Consider controlled diffusion
\begin{equation*} dx = a(x) dt + b(x) (udt + \sigma dw) \end{equation*}
with the generator
\begin{equation*} \newcommand{\J}{\mathcal{J}} \newcommand{\L}{\mathcal{L}} \newcommand{\p}{\partial} \L^u[\cdot](t, x) = (a(x) + b(x)u)\p_x + \frac{1}{2}b^2(x)\sigma^2 \p_x^2 \end{equation*}
and the cost rate
\begin{equation*} c(x, u) = q(x) + \frac{u^2}{2\sigma^2}. \end{equation*}
Additive objective
Trajectory cost
\begin{equation*} \J^{u(\cdot)}(t, x) = \int_t^T c(x(\tau), u(\tau)) d\tau + Q(x(T)) \end{equation*}
Expected cost
\begin{equation*} J^{u(\cdot)}(t, x) = E \left[ \J^{u(\cdot)}(t, x) \; | \; x(t) = x \right] \end{equation*}
Value function
\begin{equation*} v(t, x) = \min_{u(\cdot)} \left\{ J^{u(\cdot)}(t, x) \right\} \end{equation*}
HJB
\begin{equation*} -v_t(t, x) = \min_u \left\{ c(x, u) + \L^u v(t, x) \right\} \end{equation*}
HJB expanded
\begin{equation*} -v_t = \min_u \left\{ q(x) + \frac{u^2}{2\sigma^2} + (a+bu)v_x + \frac{1}{2} b^2 \sigma^2 v_xx \right\} \end{equation*}
Optimal control
\begin{equation*} u(t, x) = -\sigma^2 b(x) v_x (t, x) \end{equation*}
After substituting the optimal controller into HJB
\begin{equation*} -v_t = q + av_x + \frac{1}{2}b^2\sigma^2v_xx - \frac{1}{2}b^2\sigma^2v_x^2 \end{equation*}
Exponential transform
\begin{equation*} z(t, x) = e^{-v(t, x)} \end{equation*}
Linearized HJB
\begin{equation*} -z_t = -qz + \L^0 z \end{equation*}
Feynman-Kac formula
\begin{equation*} z(t, x) = E^0 \left[ e^{-\int_t^T q(x(\tau)) d\tau - Q(x(T))} \;\bigg|\; x(t) = x \right] \end{equation*}
Note the zero attached to $\L$ and $E$; it stands for $u = 0$, i.e., uncontrolled (or passive) dynamics.
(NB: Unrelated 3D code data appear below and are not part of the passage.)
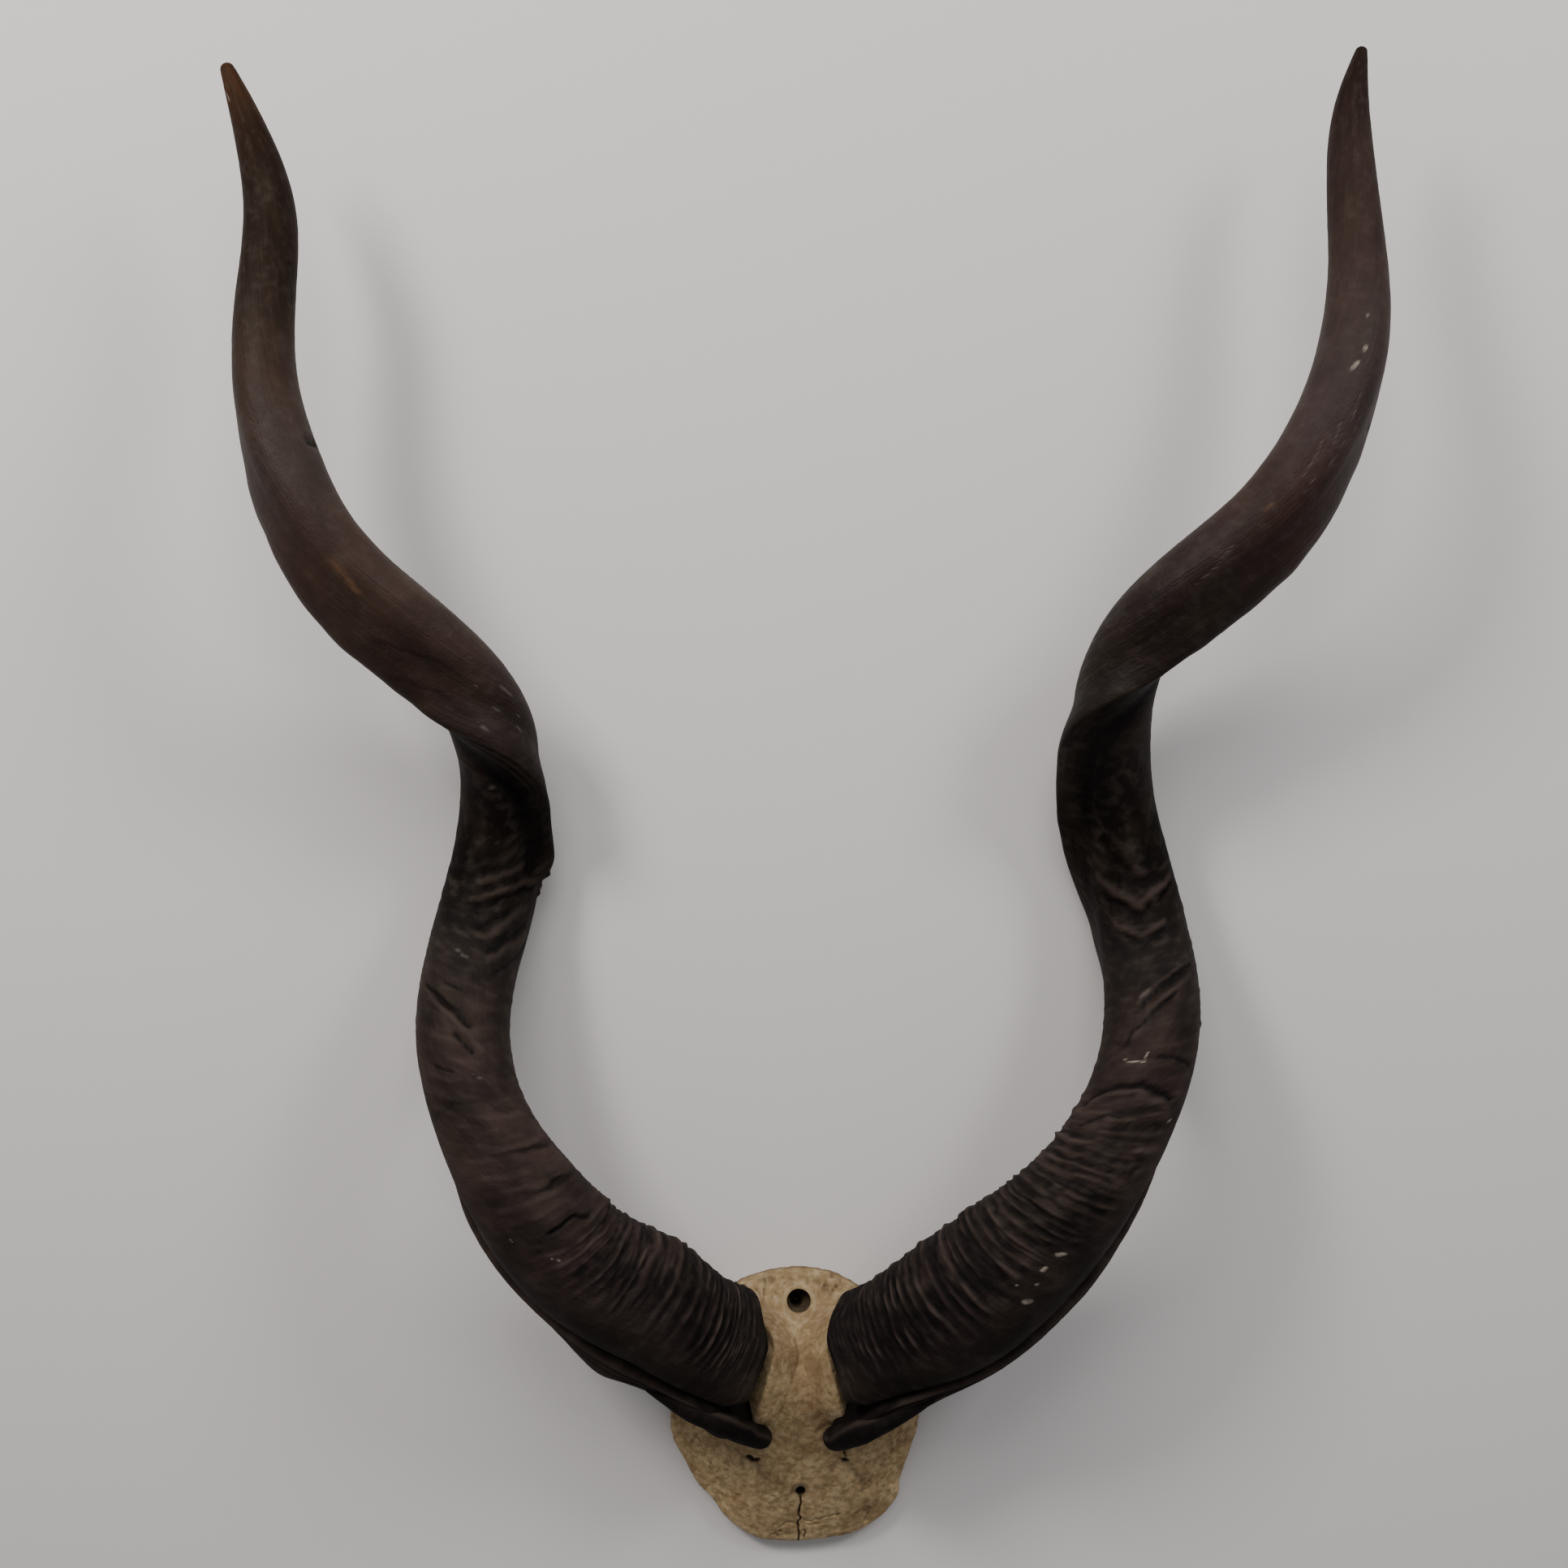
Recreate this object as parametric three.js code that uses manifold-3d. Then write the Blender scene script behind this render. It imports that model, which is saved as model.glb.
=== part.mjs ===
// A pair of greater kudu horns on the piece of skull that carries them, lying on its back.
//
// Three pieces: the skull plate, sawn flat behind, and the two horn sheaths that sit on it.
// Millimetres. X runs across the pair, Y from the brow up to the horn tips, Z out of the forehead.
// The origin is on the flat sawn back, on the middle line, about halfway between the screw holes.

import * as THREE from 'three';
import { mergeVertices } from 'three/addons/utils/BufferGeometryUtils.js';
import Module from 'manifold-3d';

const wasm = await Module();
wasm.setup();

// ---------------------------------------------------------------------------------------------
// Driving dimensions
// ---------------------------------------------------------------------------------------------

// Each horn is a tube of changing section along a corkscrew. One row per station, base to tip:
// x outward from the middle line, y, z of the centre; radius of the round body; height of the
// keel on it; half width of the keel in degrees; turn of the keel about the centre line, from
// the forehead side (0) over the outer lower side (90) to the back (180) and on round.
const RIGHT_ROWS = [
  [-23.7, 7.8, 38, 38.4, 19.2, 14, 68.3],
  [5.7, 21.3, 41, 40.8, 11.6, 14, 82.2],
  [34.1, 29, 46, 42.7, 4.3, 14, 60.3],
  [63.6, 47.4, 57, 39.1, 3, 16, 69.3],
  [93, 71.6, 73, 41.8, 6.9, 17, 94.7],
  [129, 104.9, 89, 39.8, 7.5, 18, 102],
  [167, 147.7, 98, 33.2, 11, 20, 119],
  [197.1, 194.5, 92, 29.4, 10, 22, 142.5],
  [214, 236, 74, 29.6, 10.1, 22, 172.3],
  [218.1, 279, 47, 29.3, 10, 22, 205.2],
  [211.3, 328.9, 28, 27.5, 10.8, 22, 228],
  [198.3, 383.9, 33, 26.3, 8.9, 22, 270],
  [193.8, 437, 55, 25.5, 7.5, 22, 308],
  [204.9, 480.5, 79, 23.3, 7.5, 22, 406],
  [237.4, 516.6, 101, 23.2, 11.4, 24, 449.8],
  [277.6, 552.5, 112, 23.1, 10.1, 26, 465.4],
  [309.6, 599.7, 112, 22.3, 8.1, 26, 483],
  [329.4, 654.9, 104, 20.9, 5, 28, 504.7],
  [335, 709, 93, 17.4, 3, 30, 530],
  [334, 763, 85, 14.5, 2, 30, 550],
  [336, 807, 80, 10, 1, 30, 565],
  [343, 843, 78, 2.6, 0, 30, 580],
];
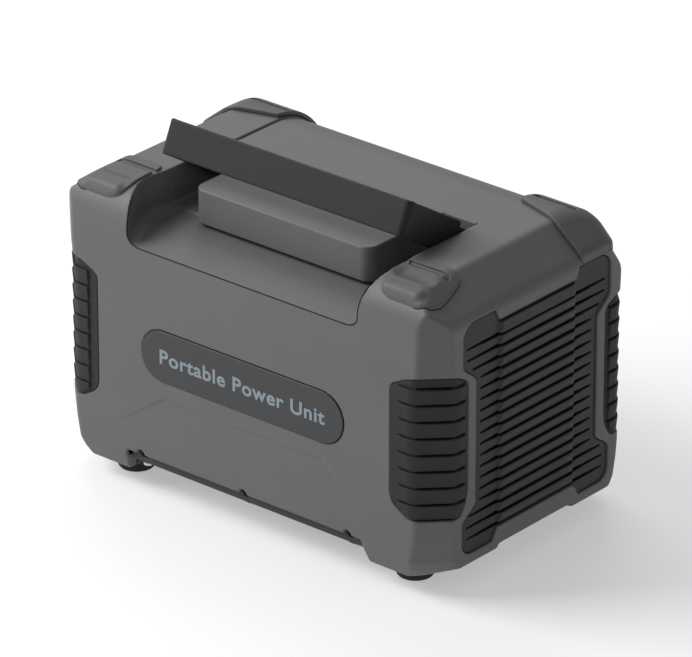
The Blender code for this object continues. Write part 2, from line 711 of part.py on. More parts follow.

Thus, the relation
\begin{equation} \newcommand{\opt}{\text{optimal}} \newcommand{\pas}{\text{passive}} \newcommand{\tc}{\text{total cost}} E_{\opt} [ -\tc ] = \log E_{\pas} [ \exp(-\tc) ] \label{add} \end{equation}
allows us to find the value function $v(t, x)$ by simulating passive dynamics; the optimal controller is then proportional to $v_x$ as described above.
Multiplicative objective
Trajectory cost
\begin{equation*} C^{u(\cdot)}(t, x) = \int_t^T c(x(\tau), u(\tau)) d\tau + Q(x(T)) \end{equation*}
Exponential cost
\begin{equation*} \J_\beta^{u(\cdot)}(t, x) = \exp \left( \beta C^{u(\cdot)}(t, x) \right) \end{equation*}
Expected exponential cost
\begin{equation*} J_\beta^{u(\cdot)}(t, x) = E \left[ \J_\beta^{u(\cdot)}(t, x) \;\bigg|\; x(t) = x \right] \end{equation*}
Exponential value function
\begin{equation*} J_\beta(t, x) = \min_{u(\cdot)} \left\{ J_\beta^{u(\cdot)}(t, x) \right\} \end{equation*}
Value function
\begin{equation*} v^\beta(t, x) = \min_{u(\cdot)} \left\{ \beta^{-1} \log E \left[ \exp \left( \beta C^{u(\cdot)}(t, x) \right) \;\bigg|\; x(t) = x \right] \right\} \end{equation*}
HJB
\begin{equation*} -v_t = \min_u \left\{ c + (a+bu)v_x + \frac{1}{2}b^2\sigma^2(v_{xx} + \beta v_x^2) \right\} \end{equation*}
Optimal controller
\begin{equation*} u = -\sigma^2 b v_x \end{equation*}
After substituting the optimal controller into HJB
\begin{equation*} -\p_t v = q + \L^0 v + \frac{\beta-1}{2} b^2 \sigma^2 v_x^2 \end{equation*}
Let $\beta = 1$, then
\begin{equation*} -\p_t v = q + \L^0 v \end{equation*}
By Feynman-Kac, the solution is
\begin{equation*} v(t, x) = E^0 \left[ \int_t^T q(x(\tau)) d\tau + Q(x(T)) \;\bigg|\; x(t) = x \right] \end{equation*}
In other words,
\begin{equation} E_{\pas} [ -\tc ] = \log E_{\opt} [ \exp(-\tc) ] \label{mul} \end{equation}
Comparing Formulas \eqref{add} and \eqref{mul}, we see that labels ‘optimal’ and ‘passive’ switch roles.